- **DATASET SECTION**:

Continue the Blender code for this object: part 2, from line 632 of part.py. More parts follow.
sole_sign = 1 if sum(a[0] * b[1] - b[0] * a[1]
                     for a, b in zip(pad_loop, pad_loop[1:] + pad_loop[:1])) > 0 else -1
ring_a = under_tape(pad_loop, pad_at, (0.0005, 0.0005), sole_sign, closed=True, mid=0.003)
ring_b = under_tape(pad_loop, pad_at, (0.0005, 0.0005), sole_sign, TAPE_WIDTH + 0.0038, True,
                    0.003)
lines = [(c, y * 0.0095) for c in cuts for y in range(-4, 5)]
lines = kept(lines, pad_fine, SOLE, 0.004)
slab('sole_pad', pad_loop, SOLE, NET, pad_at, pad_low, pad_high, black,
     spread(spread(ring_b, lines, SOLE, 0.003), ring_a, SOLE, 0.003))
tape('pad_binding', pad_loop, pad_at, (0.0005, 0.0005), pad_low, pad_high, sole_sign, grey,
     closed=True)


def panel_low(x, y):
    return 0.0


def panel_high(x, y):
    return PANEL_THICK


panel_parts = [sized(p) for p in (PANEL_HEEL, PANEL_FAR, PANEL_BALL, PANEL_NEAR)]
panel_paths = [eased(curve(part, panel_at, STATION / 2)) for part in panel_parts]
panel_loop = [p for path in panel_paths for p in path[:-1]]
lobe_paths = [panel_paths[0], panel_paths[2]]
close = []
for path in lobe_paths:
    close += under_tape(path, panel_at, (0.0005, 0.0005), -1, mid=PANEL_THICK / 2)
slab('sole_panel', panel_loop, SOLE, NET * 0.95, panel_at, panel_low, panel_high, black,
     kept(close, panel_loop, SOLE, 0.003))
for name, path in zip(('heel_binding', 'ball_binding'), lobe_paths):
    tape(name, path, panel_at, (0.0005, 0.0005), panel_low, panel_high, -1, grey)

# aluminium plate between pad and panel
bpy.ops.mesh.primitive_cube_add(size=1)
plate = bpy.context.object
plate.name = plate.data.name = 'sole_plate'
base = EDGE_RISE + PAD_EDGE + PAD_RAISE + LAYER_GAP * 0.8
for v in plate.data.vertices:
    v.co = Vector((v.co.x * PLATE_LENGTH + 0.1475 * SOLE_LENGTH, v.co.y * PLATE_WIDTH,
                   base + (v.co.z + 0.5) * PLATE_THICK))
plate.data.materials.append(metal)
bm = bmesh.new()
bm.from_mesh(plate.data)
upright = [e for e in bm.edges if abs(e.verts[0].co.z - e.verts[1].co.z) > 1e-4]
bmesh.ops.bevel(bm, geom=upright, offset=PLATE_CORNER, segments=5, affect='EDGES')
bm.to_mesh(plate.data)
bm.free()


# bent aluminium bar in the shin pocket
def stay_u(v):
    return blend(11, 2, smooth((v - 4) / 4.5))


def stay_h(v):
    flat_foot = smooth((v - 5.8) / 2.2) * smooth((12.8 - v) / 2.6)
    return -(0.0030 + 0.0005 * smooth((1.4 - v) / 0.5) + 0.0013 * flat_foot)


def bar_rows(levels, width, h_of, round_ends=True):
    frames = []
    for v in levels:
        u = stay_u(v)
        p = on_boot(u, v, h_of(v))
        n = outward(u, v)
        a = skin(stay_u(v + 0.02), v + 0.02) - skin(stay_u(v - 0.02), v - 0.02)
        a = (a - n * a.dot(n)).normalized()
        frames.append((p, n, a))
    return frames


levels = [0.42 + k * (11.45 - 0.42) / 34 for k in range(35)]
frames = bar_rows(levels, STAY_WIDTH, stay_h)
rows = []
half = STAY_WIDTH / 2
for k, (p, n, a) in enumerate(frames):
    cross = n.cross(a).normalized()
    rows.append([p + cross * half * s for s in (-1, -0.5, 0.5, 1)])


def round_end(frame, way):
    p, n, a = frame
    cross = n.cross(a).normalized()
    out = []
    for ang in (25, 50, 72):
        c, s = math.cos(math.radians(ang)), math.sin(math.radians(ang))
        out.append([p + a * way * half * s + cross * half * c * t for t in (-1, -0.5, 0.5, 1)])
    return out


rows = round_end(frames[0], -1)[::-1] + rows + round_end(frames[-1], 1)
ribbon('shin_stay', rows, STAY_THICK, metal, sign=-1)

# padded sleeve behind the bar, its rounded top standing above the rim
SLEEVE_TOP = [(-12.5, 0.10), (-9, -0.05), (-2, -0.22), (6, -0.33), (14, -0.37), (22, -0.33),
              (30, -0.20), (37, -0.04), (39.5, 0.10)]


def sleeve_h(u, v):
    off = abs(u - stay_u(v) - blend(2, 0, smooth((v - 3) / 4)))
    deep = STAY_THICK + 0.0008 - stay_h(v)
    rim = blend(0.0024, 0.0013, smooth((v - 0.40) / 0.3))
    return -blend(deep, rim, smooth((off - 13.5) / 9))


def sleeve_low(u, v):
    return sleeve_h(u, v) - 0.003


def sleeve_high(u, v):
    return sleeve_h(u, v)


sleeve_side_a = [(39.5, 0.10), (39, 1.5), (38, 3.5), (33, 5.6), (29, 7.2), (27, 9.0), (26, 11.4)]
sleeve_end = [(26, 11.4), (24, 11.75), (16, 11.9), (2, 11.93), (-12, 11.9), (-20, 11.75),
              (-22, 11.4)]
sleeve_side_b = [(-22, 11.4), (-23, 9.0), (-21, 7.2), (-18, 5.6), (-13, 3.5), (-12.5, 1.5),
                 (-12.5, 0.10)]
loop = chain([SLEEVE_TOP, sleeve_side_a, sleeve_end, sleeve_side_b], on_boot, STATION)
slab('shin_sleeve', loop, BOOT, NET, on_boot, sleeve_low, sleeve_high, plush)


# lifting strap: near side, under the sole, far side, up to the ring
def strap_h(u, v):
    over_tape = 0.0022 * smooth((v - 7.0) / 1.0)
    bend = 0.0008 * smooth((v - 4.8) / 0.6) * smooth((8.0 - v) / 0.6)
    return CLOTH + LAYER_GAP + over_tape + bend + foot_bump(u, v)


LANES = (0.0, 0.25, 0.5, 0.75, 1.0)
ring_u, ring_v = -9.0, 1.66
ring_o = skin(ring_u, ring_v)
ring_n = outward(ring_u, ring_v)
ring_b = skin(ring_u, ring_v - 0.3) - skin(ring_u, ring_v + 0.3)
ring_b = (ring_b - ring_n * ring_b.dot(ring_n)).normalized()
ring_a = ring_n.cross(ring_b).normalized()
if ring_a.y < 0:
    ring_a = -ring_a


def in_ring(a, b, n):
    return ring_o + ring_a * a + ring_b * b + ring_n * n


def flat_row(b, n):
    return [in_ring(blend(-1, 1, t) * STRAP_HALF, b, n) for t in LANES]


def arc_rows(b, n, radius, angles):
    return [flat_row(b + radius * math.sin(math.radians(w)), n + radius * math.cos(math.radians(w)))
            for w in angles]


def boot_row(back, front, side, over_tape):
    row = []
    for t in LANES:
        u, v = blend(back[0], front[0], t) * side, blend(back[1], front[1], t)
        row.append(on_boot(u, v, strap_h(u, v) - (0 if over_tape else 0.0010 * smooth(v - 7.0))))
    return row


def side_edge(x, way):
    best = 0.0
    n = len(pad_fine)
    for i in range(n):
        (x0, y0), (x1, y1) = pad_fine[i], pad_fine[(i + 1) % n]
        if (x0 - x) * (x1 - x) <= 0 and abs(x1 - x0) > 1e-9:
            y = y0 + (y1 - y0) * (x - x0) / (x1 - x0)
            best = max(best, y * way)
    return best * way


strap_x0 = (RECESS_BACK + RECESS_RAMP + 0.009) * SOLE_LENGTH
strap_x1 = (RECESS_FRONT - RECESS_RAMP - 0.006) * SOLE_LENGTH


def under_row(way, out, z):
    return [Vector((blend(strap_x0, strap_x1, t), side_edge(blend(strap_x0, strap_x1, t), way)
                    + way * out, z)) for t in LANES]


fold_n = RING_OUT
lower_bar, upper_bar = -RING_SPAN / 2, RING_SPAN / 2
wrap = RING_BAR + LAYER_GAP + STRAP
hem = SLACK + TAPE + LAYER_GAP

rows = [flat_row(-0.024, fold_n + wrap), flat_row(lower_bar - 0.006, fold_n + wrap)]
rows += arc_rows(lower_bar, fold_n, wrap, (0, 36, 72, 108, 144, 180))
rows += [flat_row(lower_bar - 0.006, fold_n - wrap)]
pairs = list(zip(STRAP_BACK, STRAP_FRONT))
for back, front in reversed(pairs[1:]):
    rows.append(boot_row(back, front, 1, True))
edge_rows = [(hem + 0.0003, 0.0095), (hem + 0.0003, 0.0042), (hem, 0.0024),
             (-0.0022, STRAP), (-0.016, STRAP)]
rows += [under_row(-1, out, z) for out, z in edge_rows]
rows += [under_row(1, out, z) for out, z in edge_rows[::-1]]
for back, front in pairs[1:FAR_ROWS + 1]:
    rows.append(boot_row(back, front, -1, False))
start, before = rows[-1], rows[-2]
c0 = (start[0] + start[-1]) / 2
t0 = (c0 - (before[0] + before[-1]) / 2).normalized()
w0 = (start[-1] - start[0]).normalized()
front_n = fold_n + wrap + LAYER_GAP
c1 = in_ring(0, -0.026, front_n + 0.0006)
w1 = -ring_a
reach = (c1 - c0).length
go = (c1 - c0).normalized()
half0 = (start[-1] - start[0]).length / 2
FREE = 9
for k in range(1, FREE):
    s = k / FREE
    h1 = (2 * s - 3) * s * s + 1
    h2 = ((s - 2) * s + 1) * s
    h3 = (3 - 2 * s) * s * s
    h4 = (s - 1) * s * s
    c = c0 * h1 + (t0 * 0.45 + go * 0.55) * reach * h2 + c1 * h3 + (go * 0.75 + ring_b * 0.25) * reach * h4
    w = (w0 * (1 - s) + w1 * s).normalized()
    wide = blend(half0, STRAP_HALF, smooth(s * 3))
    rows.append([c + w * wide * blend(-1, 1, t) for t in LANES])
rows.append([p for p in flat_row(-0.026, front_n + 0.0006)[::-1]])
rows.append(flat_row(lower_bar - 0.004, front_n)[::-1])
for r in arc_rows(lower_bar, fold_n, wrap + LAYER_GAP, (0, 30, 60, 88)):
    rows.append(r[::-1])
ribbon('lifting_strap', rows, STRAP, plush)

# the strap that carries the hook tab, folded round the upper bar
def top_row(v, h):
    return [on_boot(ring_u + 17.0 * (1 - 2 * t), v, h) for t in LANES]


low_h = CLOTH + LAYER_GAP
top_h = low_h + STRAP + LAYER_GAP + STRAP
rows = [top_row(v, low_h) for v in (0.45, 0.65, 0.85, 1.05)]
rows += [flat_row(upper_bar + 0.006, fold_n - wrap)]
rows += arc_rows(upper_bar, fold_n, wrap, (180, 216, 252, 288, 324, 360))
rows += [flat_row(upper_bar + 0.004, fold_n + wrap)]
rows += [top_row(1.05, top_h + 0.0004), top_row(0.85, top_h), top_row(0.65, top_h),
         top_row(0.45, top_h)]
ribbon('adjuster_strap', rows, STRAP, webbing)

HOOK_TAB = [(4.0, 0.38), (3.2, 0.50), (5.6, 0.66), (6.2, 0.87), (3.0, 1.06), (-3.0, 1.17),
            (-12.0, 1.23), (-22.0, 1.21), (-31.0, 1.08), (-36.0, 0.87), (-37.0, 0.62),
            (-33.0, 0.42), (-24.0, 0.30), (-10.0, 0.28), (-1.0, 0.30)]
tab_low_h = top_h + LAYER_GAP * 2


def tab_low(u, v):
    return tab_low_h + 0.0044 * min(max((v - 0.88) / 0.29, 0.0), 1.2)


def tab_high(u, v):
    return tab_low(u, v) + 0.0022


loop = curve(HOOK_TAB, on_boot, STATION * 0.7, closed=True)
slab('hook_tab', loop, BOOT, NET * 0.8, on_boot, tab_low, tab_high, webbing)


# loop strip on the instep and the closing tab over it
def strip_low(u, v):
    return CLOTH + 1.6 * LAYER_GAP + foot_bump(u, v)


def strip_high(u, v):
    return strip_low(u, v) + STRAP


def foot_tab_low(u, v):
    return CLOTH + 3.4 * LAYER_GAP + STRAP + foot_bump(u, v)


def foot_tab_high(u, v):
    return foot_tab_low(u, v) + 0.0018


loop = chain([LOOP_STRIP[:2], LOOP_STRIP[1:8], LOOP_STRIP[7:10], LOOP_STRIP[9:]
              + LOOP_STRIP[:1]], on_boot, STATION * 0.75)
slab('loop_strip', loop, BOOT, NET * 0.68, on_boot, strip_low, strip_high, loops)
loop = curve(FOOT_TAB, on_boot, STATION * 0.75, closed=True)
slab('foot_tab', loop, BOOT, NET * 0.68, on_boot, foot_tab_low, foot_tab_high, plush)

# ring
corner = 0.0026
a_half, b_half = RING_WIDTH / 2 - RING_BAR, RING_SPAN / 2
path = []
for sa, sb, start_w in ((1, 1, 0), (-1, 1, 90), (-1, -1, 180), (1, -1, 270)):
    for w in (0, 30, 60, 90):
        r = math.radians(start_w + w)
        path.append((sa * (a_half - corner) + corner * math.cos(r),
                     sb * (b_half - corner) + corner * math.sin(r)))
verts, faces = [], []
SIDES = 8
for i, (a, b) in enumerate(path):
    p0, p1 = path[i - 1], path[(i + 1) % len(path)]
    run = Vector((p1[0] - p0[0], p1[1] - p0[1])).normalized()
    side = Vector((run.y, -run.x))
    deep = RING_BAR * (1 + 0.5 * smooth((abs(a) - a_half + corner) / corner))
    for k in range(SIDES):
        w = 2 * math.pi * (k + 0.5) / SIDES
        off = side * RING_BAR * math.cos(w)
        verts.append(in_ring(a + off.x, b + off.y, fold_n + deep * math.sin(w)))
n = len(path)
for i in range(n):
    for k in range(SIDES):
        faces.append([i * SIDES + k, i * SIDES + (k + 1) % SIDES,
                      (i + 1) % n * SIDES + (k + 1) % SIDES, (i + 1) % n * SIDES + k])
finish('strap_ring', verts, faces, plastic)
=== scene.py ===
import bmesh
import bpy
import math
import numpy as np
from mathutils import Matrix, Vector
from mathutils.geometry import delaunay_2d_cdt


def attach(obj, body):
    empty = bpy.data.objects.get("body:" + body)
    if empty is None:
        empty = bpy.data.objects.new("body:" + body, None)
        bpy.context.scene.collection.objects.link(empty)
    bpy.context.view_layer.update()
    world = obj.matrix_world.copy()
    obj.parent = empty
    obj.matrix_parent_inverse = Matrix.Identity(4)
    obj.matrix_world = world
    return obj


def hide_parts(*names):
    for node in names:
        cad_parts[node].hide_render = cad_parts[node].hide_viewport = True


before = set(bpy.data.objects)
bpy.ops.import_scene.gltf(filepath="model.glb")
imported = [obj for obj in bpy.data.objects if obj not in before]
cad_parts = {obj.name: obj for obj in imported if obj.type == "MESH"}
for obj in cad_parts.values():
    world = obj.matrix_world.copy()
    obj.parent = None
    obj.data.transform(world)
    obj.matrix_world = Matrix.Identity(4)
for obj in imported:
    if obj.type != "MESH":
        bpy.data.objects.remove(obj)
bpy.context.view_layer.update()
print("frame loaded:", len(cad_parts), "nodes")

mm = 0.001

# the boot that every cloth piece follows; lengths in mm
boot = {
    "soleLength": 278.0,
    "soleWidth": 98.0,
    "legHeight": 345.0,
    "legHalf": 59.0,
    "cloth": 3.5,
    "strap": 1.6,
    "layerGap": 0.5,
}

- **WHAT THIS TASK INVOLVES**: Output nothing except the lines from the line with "n = len(path)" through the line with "for node in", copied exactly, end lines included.

- **SOLUTION FOR THIS PROBLEM**:
n = len(path)
for i in range(n):
    for k in range(SIDES):
        faces.append([i * SIDES + k, i * SIDES + (k + 1) % SIDES,
                      (i + 1) % n * SIDES + (k + 1) % SIDES, (i + 1) % n * SIDES + k])
finish('strap_ring', verts, faces, plastic)
=== scene.py ===
import bmesh
import bpy
import math
import numpy as np
from mathutils import Matrix, Vector
from mathutils.geometry import delaunay_2d_cdt


def attach(obj, body):
    empty = bpy.data.objects.get("body:" + body)
    if empty is None:
        empty = bpy.data.objects.new("body:" + body, None)
        bpy.context.scene.collection.objects.link(empty)
    bpy.context.view_layer.update()
    world = obj.matrix_world.copy()
    obj.parent = empty
    obj.matrix_parent_inverse = Matrix.Identity(4)
    obj.matrix_world = world
    return obj


def hide_parts(*names):
    for node in names:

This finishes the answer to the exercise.